The Idaho commissioner testifying at the House hearing knows this full well, since that state responded to an upswell in developer interest not by addressing the issue of project splitting, but instead by shortening PURPA contracts to just two years (from 20). The move choked off development. If the only tool that state commissions have is a hammer (contract length), then all the problems (fair pricing, project size, project interconnection point) will look like nails.
Wrap: Improve PURPA, don’t kill competition
The House hearing echoed complaints from utilities in several states that share one common feature: lots of recent renewable energy development due to high utility avoided costs.
North Carolina, for example, saw over 2,000 megawatts of solar development when Duke Energy had high-cost power and the state enforced a long-term purchase contract. But the explosion of solar meant a better priced “meal” for the state’s electricity customers, much like how Xcel Energy CEO keeps saying that wind power is the cheapest electricity resource in many parts of the country.

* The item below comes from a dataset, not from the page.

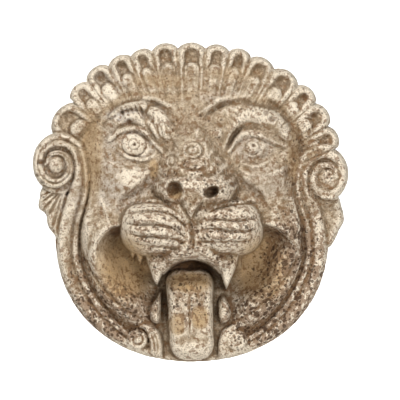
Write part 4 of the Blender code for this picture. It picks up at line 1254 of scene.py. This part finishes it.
tree_links.new(tree_nodes.new("GeometryNodeInputNormal").outputs["Normal"], outwards.inputs[0])
tree_links.new(offset, outwards.inputs["Scale"])
keep_pits = tree_nodes.new("GeometryNodeStoreNamedAttribute")
keep_pits.data_type = "FLOAT"
keep_pits.domain = "POINT"
keep_pits.inputs["Name"].default_value = "pit"
tree_links.new(entry.outputs["Stone"], keep_pits.inputs["Geometry"])
tree_links.new(pit, keep_pits.inputs["Value"])
eaten = tree_nodes.new("GeometryNodeSetPosition")
tree_links.new(keep_pits.outputs["Geometry"], eaten.inputs["Geometry"])
tree_links.new(outwards.outputs["Vector"], eaten.inputs["Offset"])
realized = tree_nodes.new("GeometryNodeRealizeInstances")
tree_links.new(eaten.outputs["Geometry"], realized.inputs["Geometry"])
finished = tree_nodes.new("GeometryNodeSetMaterial")
finished.inputs["Material"].default_value = limestone
tree_links.new(realized.outputs["Geometry"], finished.inputs["Geometry"])
tree_links.new(finished.outputs["Geometry"], leaving.inputs["Stone"])

modifier = mask.modifiers.new("weathering", "NODES")
modifier.node_group = weathering
identifiers = {
    item.name: item.identifier for item in weathering.interface.items_tree if item.in_out == "INPUT"
}
for name, value in inputs:
    modifier[identifiers[name]] = value
depsgraph = bpy.context.evaluated_depsgraph_get()
weathered_mesh = bpy.data.meshes.new_from_object(mask.evaluated_get(depsgraph))
mask.modifiers.remove(modifier)
mask.data = weathered_mesh
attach(mask, "root")
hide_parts("mascaron")


# The studio
# A plain pale floor that sweeps up far behind the stone, one soft light from the upper left, a weaker one
# from the lower right and one for the floor behind.
FLOOR_LEVEL = -0.46
SWEEP_BACK = 10.0
SWEEP_RADIUS = 1.5
SWEEP_HEIGHT = 8.0
FLOOR_REACH = 12.0

profile = [(-FLOOR_REACH, FLOOR_LEVEL), (SWEEP_BACK - SWEEP_RADIUS, FLOOR_LEVEL)]
for turn in np.linspace(0, math.pi / 2, 13)[1:]:
    profile.append((
        SWEEP_BACK - SWEEP_RADIUS + SWEEP_RADIUS * math.sin(turn),
        FLOOR_LEVEL + SWEEP_RADIUS * (1 - math.cos(turn)),
    ))
profile.append((SWEEP_BACK, SWEEP_HEIGHT))
floor_points = [(side, y, z) for y, z in profile for side in (-FLOOR_REACH, FLOOR_REACH)]
floor_faces = [(2 * k, 2 * k + 1, 2 * k + 3, 2 * k + 2) for k in range(len(profile) - 1)]
floor_mesh = bpy.data.meshes.new("studio_floor")
floor_mesh.from_pydata(floor_points, [], floor_faces)
floor_mesh.polygons.foreach_set("use_smooth", [True] * len(floor_faces))
floor = bpy.data.objects.new("studio_floor", floor_mesh)
bpy.context.scene.collection.objects.link(floor)
paper = bpy.data.materials.new("pale_paper")
paper.use_nodes = True
paper_shader = paper.node_tree.nodes["Principled BSDF"]
paper_shader.inputs["Base Color"].default_value = (0.86, 0.86, 0.85, 1.0)
paper_shader.inputs["Roughness"].default_value = 0.9
floor_mesh.materials.append(paper)

# Each light's place, what it points at, its size, watts and tint
FACE_MIDDLE = (0.0, -0.1, 0.0)
lights = (
    ("key_light", (-1.0, -2.5, 2.8), FACE_MIDDLE, 0.6, 98.0, (1.0, 0.98, 0.95)),
    ("fill_light", (1.4, -3.5, 0.0), FACE_MIDDLE, 0.9, 58.0, (1.0, 0.98, 0.96)),
    ("backdrop_light", (0.0, 4.5, 4.6), (0.0, 8.5, 0.0), 5.0, 700.0, (1.0, 1.0, 1.0)),
)
for name, position, aim, size, power, tint in lights:
    lamp = bpy.data.lights.new(name, "AREA")
    lamp.size = size
    lamp.energy = power
    lamp.color = tint
    light = bpy.data.objects.new(name, lamp)
    bpy.context.scene.collection.objects.link(light)
    light.location = position
    towards = [goal - start for goal, start in zip(aim, position)]
    light.rotation_euler = (
        math.atan2(math.hypot(towards[0], towards[1]), -towards[2]),
        0.0,
        math.atan2(towards[1], towards[0]) - math.pi / 2,
    )
surroundings = bpy.data.worlds.new("studio")
surroundings.use_nodes = True
sky = surroundings.node_tree.nodes["Background"]
sky.inputs["Color"].default_value = (1.0, 1.0, 1.0, 1.0)
sky.inputs["Strength"].default_value = 0.35
bpy.context.scene.world = surroundings
bpy.context.scene.view_settings.view_transform = "Standard"


# The camera
# Straight in front, level with the stone, far off with a long lens, as the photograph was taken.
CAMERA_DISTANCE = 8.0
VIEW_WIDTH = 0.8
VIEW_MIDDLE = (0.019, 0.004)
CLEAR_OF_FACE = 0.08
SENSOR_WIDTH = 36.0

camera_data = bpy.data.cameras.new("camera")
camera_data.sensor_width = SENSOR_WIDTH
camera_data.lens = SENSOR_WIDTH * CAMERA_DISTANCE / VIEW_WIDTH
camera_data.clip_end = 60.0
camera = bpy.data.objects.new("camera", camera_data)
bpy.context.scene.collection.objects.link(camera)
camera.location = (VIEW_MIDDLE[0], -CAMERA_DISTANCE - CLEAR_OF_FACE, VIEW_MIDDLE[1])
camera.rotation_euler = (math.pi / 2, 0.0, 0.0)
bpy.context.scene.camera = camera

bpy.context.view_layer.update()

It’s crucial to understand that utilities are not disinterested parties to this discussion. Particularly in regulated markets -- like Idaho and North Carolina -- the dominant investor-owned utilities make money for their shareholders by building power plants, paid for by captive customers. PURPA is one of the few tools state regulators have to ensure that monopoly incumbents provide the best deal for their state’s residents and businesses.
Congress should certainly look for ways to ensure diversity among market participants and that PURPA isn’t an end-around for savvy developers who should be participating in competitive markets. But states already have the power to protect fairness in PURPA contract terms and avoided costs. There’s no reason to roll back competition when clean energy can provide utility customers a better deal.
John Farrell directs the Energy Democracy Initiative at the Institute for Local Self-Reliance.